:: What the task asks ::
Only the lines starting at the one with "Model this object" and ending at the one with "const WALL_START = 16;" should be copied, exactly and with both ends kept.

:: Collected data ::
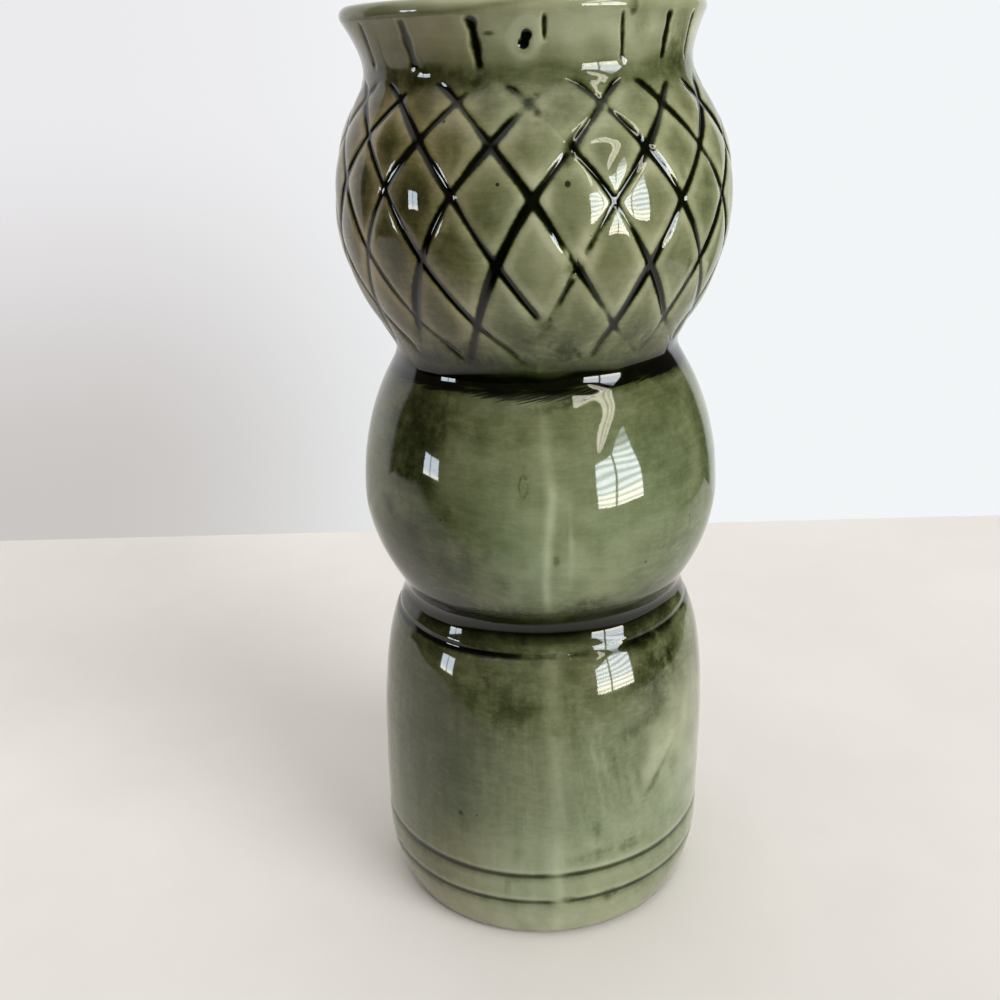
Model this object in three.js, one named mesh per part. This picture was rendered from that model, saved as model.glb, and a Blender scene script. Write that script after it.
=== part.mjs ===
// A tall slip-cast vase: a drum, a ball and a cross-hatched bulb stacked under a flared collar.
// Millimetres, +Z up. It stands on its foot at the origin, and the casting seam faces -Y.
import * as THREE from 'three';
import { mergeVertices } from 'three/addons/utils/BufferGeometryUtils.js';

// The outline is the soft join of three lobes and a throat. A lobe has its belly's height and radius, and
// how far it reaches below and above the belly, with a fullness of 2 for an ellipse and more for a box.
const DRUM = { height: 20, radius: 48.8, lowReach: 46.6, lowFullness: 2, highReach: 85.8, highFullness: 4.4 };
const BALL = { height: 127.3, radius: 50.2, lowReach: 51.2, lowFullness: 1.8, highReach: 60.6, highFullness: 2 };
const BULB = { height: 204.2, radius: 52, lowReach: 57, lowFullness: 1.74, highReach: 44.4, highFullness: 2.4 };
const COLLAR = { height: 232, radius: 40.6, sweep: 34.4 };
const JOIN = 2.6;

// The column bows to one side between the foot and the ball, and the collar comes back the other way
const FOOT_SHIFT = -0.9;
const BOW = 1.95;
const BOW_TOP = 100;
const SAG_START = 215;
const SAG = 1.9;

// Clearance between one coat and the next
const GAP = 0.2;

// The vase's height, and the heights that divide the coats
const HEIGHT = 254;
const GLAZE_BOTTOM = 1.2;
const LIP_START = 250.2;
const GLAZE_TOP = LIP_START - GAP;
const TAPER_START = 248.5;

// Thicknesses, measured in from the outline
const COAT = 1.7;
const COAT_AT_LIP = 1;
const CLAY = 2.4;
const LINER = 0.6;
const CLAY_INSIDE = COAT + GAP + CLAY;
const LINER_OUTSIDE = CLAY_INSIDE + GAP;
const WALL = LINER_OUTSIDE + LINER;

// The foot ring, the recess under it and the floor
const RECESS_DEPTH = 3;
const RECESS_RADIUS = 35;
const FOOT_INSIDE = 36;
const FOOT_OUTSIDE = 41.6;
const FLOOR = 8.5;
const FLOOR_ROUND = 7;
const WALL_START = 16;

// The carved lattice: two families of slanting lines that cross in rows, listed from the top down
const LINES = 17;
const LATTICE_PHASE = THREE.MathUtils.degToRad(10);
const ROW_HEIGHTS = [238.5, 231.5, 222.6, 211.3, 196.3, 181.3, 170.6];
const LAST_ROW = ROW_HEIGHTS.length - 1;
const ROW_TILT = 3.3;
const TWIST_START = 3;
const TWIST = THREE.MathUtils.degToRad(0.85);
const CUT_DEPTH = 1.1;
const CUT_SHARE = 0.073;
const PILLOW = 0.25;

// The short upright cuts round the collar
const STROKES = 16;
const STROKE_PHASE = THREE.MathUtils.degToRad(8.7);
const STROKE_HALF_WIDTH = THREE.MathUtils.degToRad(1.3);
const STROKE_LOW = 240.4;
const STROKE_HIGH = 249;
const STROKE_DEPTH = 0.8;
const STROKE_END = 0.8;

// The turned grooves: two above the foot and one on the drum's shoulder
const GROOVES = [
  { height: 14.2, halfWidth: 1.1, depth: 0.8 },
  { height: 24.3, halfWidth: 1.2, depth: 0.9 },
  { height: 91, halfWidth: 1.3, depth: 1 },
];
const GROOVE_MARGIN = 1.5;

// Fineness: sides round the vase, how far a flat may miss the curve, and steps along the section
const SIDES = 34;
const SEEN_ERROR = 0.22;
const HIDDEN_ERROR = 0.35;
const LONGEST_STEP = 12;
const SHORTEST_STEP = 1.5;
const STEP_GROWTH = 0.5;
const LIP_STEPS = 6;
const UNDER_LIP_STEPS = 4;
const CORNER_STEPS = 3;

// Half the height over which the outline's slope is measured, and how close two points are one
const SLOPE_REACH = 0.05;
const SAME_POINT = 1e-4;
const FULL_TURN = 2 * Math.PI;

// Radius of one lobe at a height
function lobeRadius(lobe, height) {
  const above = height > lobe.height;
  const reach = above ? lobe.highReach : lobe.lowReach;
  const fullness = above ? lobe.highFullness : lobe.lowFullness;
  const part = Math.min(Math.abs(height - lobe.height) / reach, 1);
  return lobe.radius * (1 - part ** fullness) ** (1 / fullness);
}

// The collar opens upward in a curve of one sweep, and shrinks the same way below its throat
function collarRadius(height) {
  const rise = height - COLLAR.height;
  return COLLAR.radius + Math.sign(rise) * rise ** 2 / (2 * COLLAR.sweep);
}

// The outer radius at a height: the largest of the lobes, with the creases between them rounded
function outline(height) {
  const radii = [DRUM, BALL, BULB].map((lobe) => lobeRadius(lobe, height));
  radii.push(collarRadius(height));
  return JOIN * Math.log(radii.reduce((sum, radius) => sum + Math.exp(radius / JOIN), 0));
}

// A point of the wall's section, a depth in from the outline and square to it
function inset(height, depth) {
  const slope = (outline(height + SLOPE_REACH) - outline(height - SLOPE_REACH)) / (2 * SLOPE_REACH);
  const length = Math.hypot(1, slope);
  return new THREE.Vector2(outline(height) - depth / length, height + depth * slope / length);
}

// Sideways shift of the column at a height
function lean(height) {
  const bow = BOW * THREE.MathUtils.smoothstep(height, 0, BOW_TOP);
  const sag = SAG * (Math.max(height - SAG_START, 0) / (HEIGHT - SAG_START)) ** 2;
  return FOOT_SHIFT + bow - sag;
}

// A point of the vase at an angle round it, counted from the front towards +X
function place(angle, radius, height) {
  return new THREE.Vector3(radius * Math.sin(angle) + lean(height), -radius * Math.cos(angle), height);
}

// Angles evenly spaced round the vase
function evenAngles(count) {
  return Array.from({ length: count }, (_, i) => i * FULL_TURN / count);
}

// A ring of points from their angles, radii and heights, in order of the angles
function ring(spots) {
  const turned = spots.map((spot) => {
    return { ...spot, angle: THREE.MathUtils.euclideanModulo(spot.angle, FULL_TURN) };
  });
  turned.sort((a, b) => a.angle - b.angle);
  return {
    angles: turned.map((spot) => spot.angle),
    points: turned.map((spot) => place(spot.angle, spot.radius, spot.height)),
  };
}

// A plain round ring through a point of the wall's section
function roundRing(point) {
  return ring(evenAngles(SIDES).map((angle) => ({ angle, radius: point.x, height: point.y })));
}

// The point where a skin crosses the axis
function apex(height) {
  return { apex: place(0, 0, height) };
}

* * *

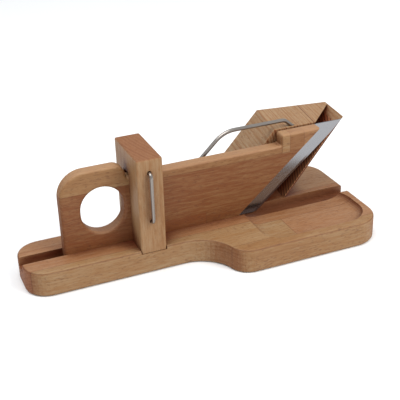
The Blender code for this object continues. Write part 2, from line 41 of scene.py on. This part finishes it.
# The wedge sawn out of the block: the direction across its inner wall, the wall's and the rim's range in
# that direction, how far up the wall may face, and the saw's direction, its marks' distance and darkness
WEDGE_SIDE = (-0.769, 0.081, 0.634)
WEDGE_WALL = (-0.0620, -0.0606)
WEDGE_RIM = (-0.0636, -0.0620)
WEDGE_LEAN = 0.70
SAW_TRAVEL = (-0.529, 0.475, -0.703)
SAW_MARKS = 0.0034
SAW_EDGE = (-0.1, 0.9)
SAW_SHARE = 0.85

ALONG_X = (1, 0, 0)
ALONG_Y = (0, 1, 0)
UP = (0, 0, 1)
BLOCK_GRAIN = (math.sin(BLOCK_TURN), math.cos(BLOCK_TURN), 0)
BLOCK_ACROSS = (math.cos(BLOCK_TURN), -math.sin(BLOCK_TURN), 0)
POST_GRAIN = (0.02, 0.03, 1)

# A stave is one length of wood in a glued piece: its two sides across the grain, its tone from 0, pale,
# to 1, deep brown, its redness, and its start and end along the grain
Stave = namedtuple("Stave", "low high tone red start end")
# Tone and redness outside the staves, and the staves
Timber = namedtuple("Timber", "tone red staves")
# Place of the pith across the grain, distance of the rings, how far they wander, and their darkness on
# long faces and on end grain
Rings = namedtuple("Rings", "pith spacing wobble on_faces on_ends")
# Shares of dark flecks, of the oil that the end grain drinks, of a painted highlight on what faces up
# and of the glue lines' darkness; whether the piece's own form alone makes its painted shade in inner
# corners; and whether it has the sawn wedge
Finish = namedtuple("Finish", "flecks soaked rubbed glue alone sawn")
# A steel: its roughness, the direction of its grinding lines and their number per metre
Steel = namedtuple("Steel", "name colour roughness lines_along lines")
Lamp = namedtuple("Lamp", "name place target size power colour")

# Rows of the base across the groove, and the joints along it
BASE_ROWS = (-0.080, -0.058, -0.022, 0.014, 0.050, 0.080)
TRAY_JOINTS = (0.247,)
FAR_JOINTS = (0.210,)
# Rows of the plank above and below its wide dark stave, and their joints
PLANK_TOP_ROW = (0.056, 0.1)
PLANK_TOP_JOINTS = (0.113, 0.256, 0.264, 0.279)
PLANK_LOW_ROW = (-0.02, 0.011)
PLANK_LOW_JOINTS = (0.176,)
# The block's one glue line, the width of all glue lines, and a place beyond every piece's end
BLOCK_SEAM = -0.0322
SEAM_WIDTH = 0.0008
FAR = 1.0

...

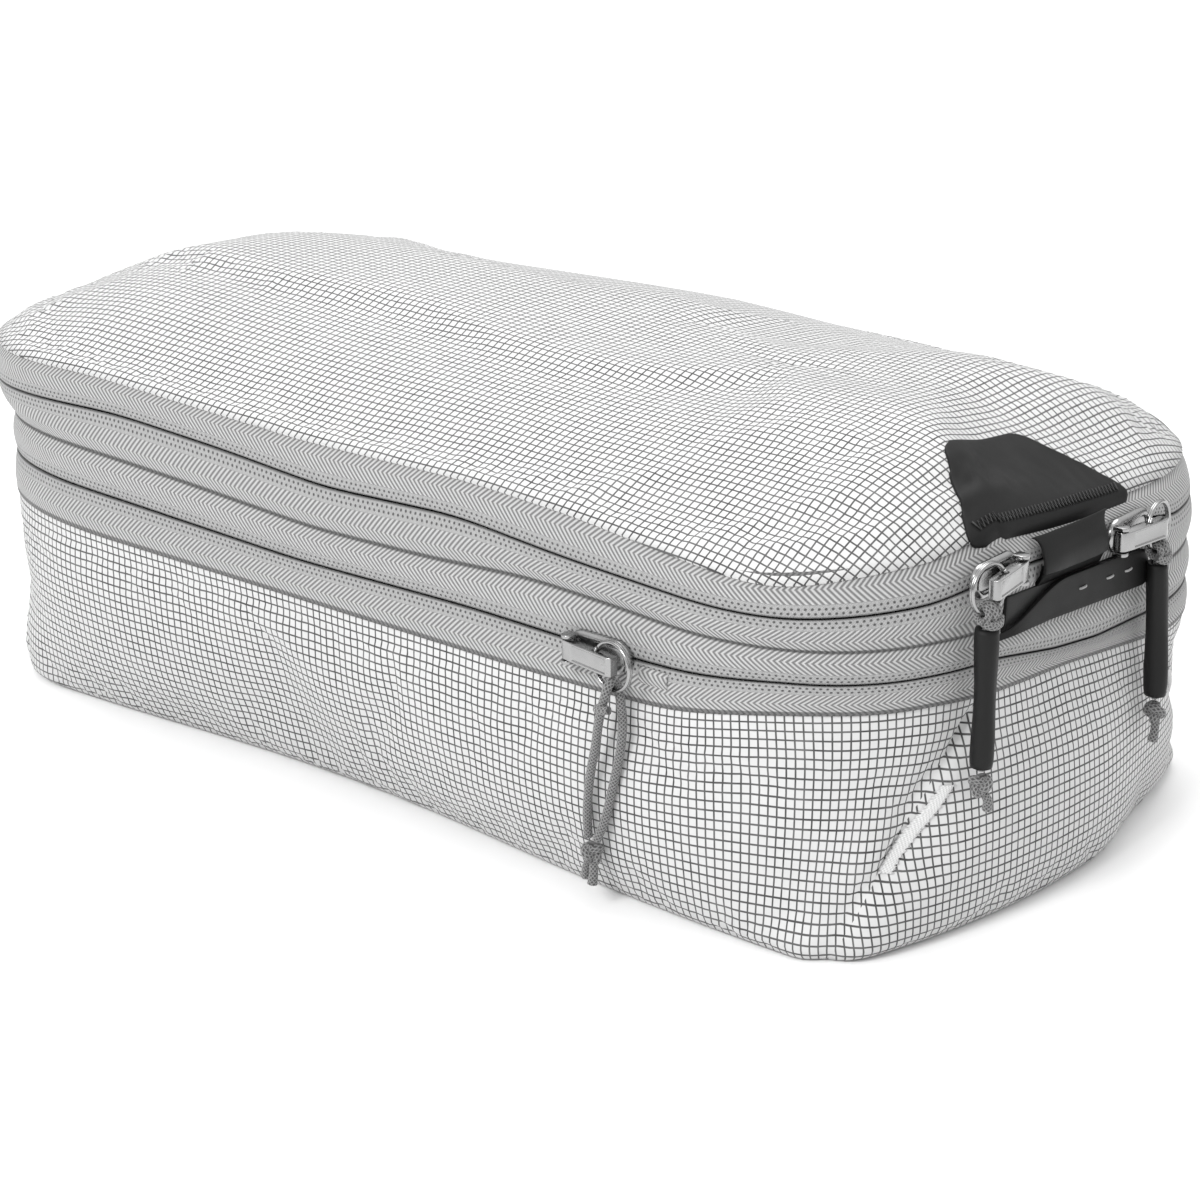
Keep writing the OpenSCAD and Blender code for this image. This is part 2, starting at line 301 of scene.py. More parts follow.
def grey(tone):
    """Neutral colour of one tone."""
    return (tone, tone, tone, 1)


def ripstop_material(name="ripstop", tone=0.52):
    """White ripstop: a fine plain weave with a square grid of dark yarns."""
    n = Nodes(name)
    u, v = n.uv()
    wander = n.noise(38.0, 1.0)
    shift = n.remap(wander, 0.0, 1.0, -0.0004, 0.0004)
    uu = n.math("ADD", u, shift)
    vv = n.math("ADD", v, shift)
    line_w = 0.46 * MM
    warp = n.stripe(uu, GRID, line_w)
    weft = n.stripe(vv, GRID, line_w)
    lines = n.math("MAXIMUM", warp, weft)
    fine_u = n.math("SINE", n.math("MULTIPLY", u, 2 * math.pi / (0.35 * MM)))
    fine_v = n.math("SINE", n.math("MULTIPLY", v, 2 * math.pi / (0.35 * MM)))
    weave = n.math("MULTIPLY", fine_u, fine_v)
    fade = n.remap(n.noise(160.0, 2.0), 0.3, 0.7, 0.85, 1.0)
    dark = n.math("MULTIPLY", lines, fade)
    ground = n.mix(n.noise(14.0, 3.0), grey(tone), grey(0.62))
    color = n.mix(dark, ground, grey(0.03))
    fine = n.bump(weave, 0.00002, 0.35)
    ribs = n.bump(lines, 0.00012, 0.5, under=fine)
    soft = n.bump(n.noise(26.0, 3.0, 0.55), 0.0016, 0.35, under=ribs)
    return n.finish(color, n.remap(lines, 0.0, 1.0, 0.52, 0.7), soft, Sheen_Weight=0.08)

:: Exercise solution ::
Model this object in three.js, one named mesh per part. This picture was rendered from that model, saved as model.glb, and a Blender scene script. Write that script after it.
=== part.mjs ===
// A tall slip-cast vase: a drum, a ball and a cross-hatched bulb stacked under a flared collar.
// Millimetres, +Z up. It stands on its foot at the origin, and the casting seam faces -Y.
import * as THREE from 'three';
import { mergeVertices } from 'three/addons/utils/BufferGeometryUtils.js';

// The outline is the soft join of three lobes and a throat. A lobe has its belly's height and radius, and
// how far it reaches below and above the belly, with a fullness of 2 for an ellipse and more for a box.
const DRUM = { height: 20, radius: 48.8, lowReach: 46.6, lowFullness: 2, highReach: 85.8, highFullness: 4.4 };
const BALL = { height: 127.3, radius: 50.2, lowReach: 51.2, lowFullness: 1.8, highReach: 60.6, highFullness: 2 };
const BULB = { height: 204.2, radius: 52, lowReach: 57, lowFullness: 1.74, highReach: 44.4, highFullness: 2.4 };
const COLLAR = { height: 232, radius: 40.6, sweep: 34.4 };
const JOIN = 2.6;

// The column bows to one side between the foot and the ball, and the collar comes back the other way
const FOOT_SHIFT = -0.9;
const BOW = 1.95;
const BOW_TOP = 100;
const SAG_START = 215;
const SAG = 1.9;

// Clearance between one coat and the next
const GAP = 0.2;

// The vase's height, and the heights that divide the coats
const HEIGHT = 254;
const GLAZE_BOTTOM = 1.2;
const LIP_START = 250.2;
const GLAZE_TOP = LIP_START - GAP;
const TAPER_START = 248.5;

// Thicknesses, measured in from the outline
const COAT = 1.7;
const COAT_AT_LIP = 1;
const CLAY = 2.4;
const LINER = 0.6;
const CLAY_INSIDE = COAT + GAP + CLAY;
const LINER_OUTSIDE = CLAY_INSIDE + GAP;
const WALL = LINER_OUTSIDE + LINER;

// The foot ring, the recess under it and the floor
const RECESS_DEPTH = 3;
const RECESS_RADIUS = 35;
const FOOT_INSIDE = 36;
const FOOT_OUTSIDE = 41.6;
const FLOOR = 8.5;
const FLOOR_ROUND = 7;
const WALL_START = 16;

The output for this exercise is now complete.